Large-scale production of a commodity product has been a trend in agriculture — not just in dairy — but seems to be killing agriculture at the same time. Maybe the innovation needs to focus on creation of demand versus product, so that agricultural workers at all levels on the farm can have a sustainable lifestyle.

Barbara Huibregtse

Danville

'Why Is Rural America in Trouble?'

Readers interested in Seven Days' exposé "Milking It," concerning Vermont's dairy plantations and why no one wants to milk the cows, need to ask presidential hopeful Sen.

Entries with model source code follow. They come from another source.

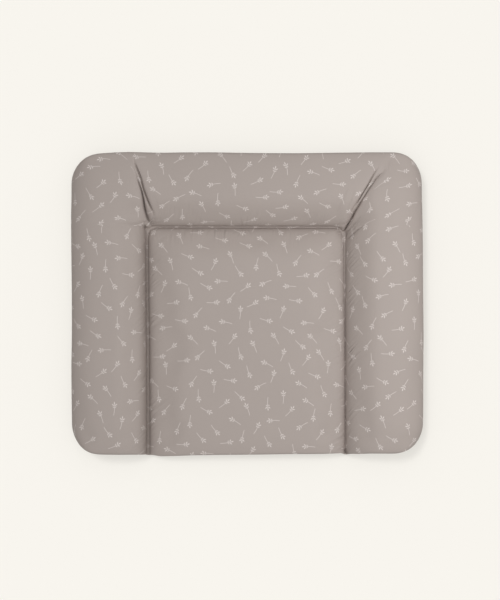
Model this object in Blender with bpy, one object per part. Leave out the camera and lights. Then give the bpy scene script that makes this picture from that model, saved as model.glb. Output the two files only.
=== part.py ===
"""A changing mat with three raised bolsters.

A printed top film is welded to a plain base film along the rim and along three channels, which
leaves a flat centre pad inside a U of side, head and side bolsters. Each pad holds a foam core
under a layer of fleece. Sizes are in metres, +X to the right, +Y to the head end, +Z up, and the
origin is on the floor under the middle of the mat.
"""

import math

import bmesh
import bpy
from mathutils import Vector

# Overall sizes of the filled mat.
MAT_WIDTH = 0.850
MAT_DEPTH = 0.730
CORNER_RADIUS = 0.077
BOLSTER_HEIGHT = 0.080
PAD_HEIGHT = 0.050

# Width of each bolster, from the outline to the middle of its welded channel.
SIDE_BOLSTER_WIDTH = 0.187
HEAD_BOLSTER_WIDTH = 0.182

# The two films and the welds that join them.
FILM_THICKNESS = 0.0008
WELD_WIDTH = 0.007
WELD_HEIGHT = 0.016
CLEARANCE = 0.0003

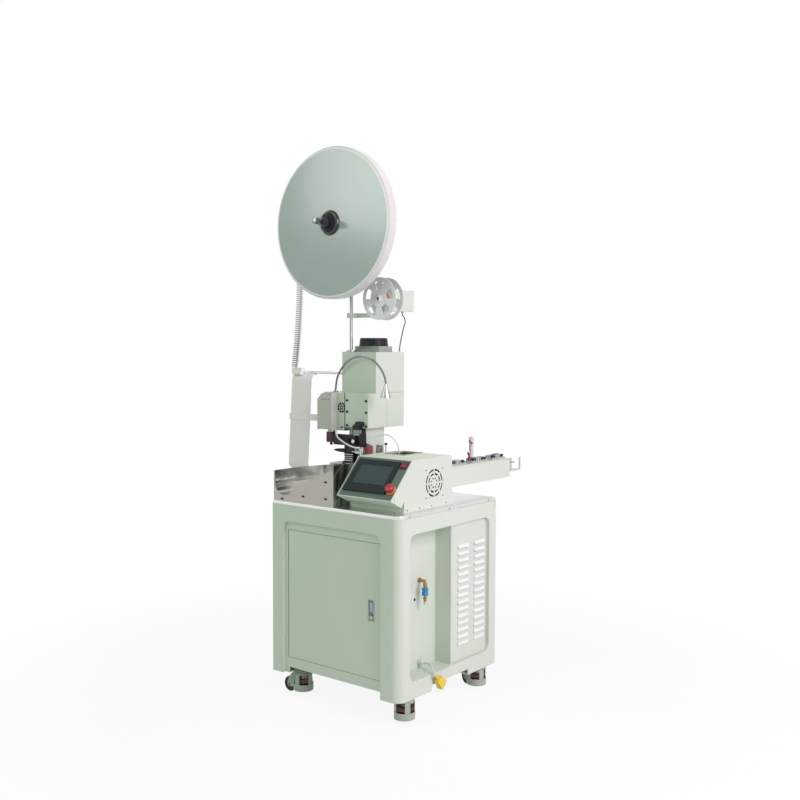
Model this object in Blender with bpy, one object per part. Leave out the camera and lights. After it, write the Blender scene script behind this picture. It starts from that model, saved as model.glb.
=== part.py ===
"""Automatic terminal crimping machine on a castor cabinet, modelled as separate pieces.

Metres, +Z up, +Y towards the back, +X to the right when facing the front door.
Places are worked out with the floor at zero and the cabinet's middle at x = 0 and y = 0.
The root empty then moves the whole machine so that its box stands on the origin.
"""
import math

import bmesh
import bpy
from mathutils import Matrix, Vector

# General values
GAP = 0.0003
SHEET = 0.0025
THIN_SHEET = 0.0015
ROUND_STEPS = 24

# Cabinet
CABINET_WIDTH = 0.650
CABINET_DEPTH = 0.635
CABINET_HEIGHT = 0.675
CORNER_RADIUS = 0.038
SQUARE_CORNER = 0.004
CASTOR_HEIGHT = 0.100
LEG_DROP = 0.023
LEG_REACH = 0.197
FOOT_PLATE = 0.004
FLOOR_PANEL = 0.004
LEFT_LEG_WIDTH = 0.080
RIGHT_LEG_WIDTH = 0.091
TABLE_THICKNESS = 0.012
TABLE_MARGIN = 0.0025

# Worked-out heights and faces of the cabinet
TABLE_BOTTOM = CASTOR_HEIGHT + CABINET_HEIGHT
TABLE_TOP = TABLE_BOTTOM + GAP + TABLE_THICKNESS
ON_TABLE = TABLE_TOP + GAP
FRONT_FACE = -CABINET_DEPTH / 2
SIDE_FACE = CABINET_WIDTH / 2
FLOOR_TOP = CASTOR_HEIGHT + LEG_DROP + FLOOR_PANEL

# Front recess and door
RECESS_LEFT = -0.268
RECESS_RIGHT = 0.234
RECESS_TOP_DROP = 0.064
RECESS_DEPTH = 0.015
RECESS_RADIUS = 0.028
DOOR_LEFT = -0.2505
DOOR_WIDTH = 0.4725
DOOR_HEIGHT = 0.510
DOOR_RISE = 0.0645
DOOR_CLEARANCE = 0.0015
DOOR_THICKNESS = 0.018
DOOR_FACE = FRONT_FACE + RECESS_DEPTH
DOOR_BOTTOM = CASTOR_HEIGHT + DOOR_RISE
DOOR_TOP = DOOR_BOTTOM + DOOR_HEIGHT
HINGE_INSET = 0.004
HINGE_PIN_RADIUS = 0.0022
HINGE_PIN_LENGTH = 0.009
PIN_CLEARANCE = 0.0003
LATCH_INSET = 0.044
LATCH_X = DOOR_LEFT + DOOR_WIDTH - LATCH_INSET
LATCH_HEIGHT = 0.082
LATCH_WIDTH = 0.030
LATCH_RISE = 0.321
LATCH_POCKET = 0.012
LATCH_RIM = 0.003
PADDLE_LENGTH = 0.050
PADDLE_THICKNESS = 0.003

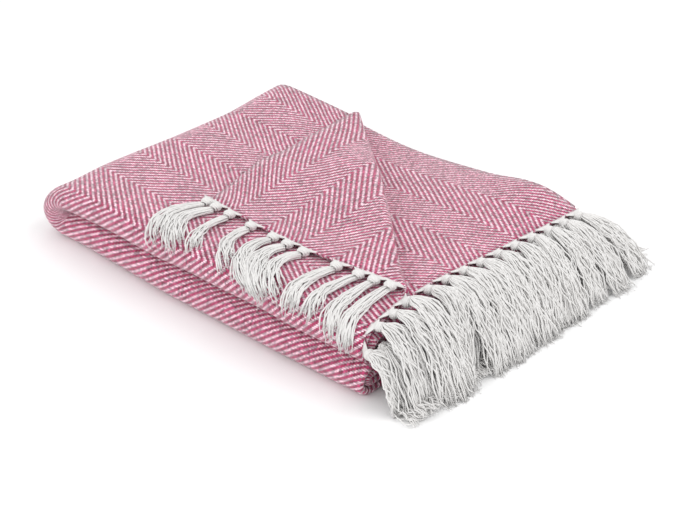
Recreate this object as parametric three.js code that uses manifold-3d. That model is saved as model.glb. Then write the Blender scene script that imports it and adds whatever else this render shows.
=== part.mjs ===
// Folded cotton throw with a knotted fringe at both ends.
// Millimetres, +Z up, standing on Z = 0. The fringe points to +X, the long fold faces -Y.
// The throw is one cloth: folded in half end to end, in half across, in half across again,
// and last in half lengthwise, which makes sixteen plies. One corner of the top ply is turned back.

import * as THREE from 'three';
import { mergeVertices } from 'three/addons/utils/BufferGeometryUtils.js';
import Module from 'manifold-3d';

const wasm = await Module();
wasm.setup();

// Cloth, laid flat: u runs along its length from end 1 to end 2, v across it
const clothLength = 1780;
const clothWidth = 1340;
const plyThickness = 2.8;
const plyPitch = 4.55;

// Folds, in the order they are made; each bend clears the plies that lie inside it
const pliesInPack = 16;
const bendRadius = {
  endToEnd: 0.5 * plyPitch,
  firstAcross: 1.5 * plyPitch,
  secondAcross: 3.5 * plyPitch,
  lengthwise: 7.5 * plyPitch,
};

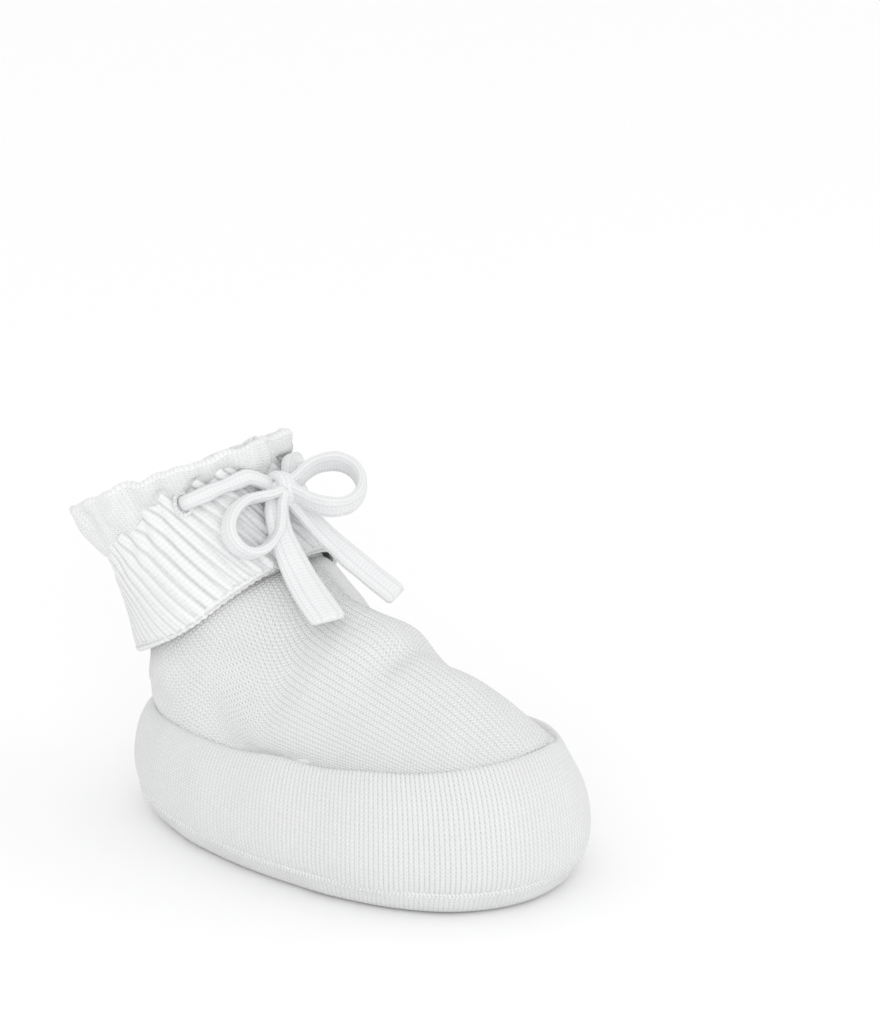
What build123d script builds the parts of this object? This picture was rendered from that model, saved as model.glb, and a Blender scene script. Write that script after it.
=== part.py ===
from build123d import *
import os
from math import copysign, cos, pi, radians, sin

# A knitted baby bootie: a soft sole with a turned-up edge, a padded side band, an upper that rises
# to the ankle, a turned-down ribbed cuff, a ruffle and a flat drawstring tied in a bow.
# Millimetres. +Z is up, the toe points to -Y, the origin is the centre of the sole's flat underside.

# The sole's outline and the padded side
SOLE_LENGTH = 108.0
SOLE_WIDTH = 63.5
TOE_BREADTH = 0.13        # the toe half is this much wider than the middle, the heel this much narrower
SQUARENESS = 2.2          # 2 is an ellipse, more is squarer
OUTLINE_POINTS = 36
KNIT = 1.3                # one layer of cotton knit
LINING = 1.0
WADDING = 3.2
GAP = 0.1                 # between neighbouring layers
PANEL_EDGE = 4.4          # how far the sole panel turns up
PANEL_OUTSIDE = ((5.0, 0.0), (2.9, 1.5), (1.3, PANEL_EDGE))    # inset and height, from the bottom up
PANEL_INSIDE = ((5.2, KNIT), (2.7, PANEL_EDGE + 1.0))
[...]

Bernie Sanders whether as president he would uphold the law, 7 USC 602, that instituted parity prices for agriculture, or whether he and all others will be like Calvin Coolidge and let the rigged commodities markets further destroy the economy that literally feeds us.

Parity means that a dollar for agriculture should be the same dollar that manufacturing and service sectors of the economy earn. For January 2018, the U.S. Department of Agriculture recorded dairy as getting a 31-cent dollar. This is the problem, morally and economically. At the height of the Great Depression, agriculture was getting a 52-cent dollar, a low that reemerged in the mid-1980s. How many small farms have gone belly-up since the 1980s? What happened to milk delivery and glass bottles? Why is rural America in trouble?

Just because we have milk surpluses now does not guarantee that we might not go starving in this nation soon. Wealth is prior to money and, if you disagree, try not eating. The issue is that economic health requires that the producers of wealth be paid first, adequately, to provide earned income to flow through the rest of the economy. Due to World War II, full parity was enacted, and from 1942 to 1952 we had a record of success that was the basis for the arsenal of democracy and postwar boom.

Bernie needs a way to pay for his proposals. Start by reviving parity and by paying those who keep us alive their fair due.

Bruce Marshall

Rochester

Marshall is a member of the National Organization for Raw Materials.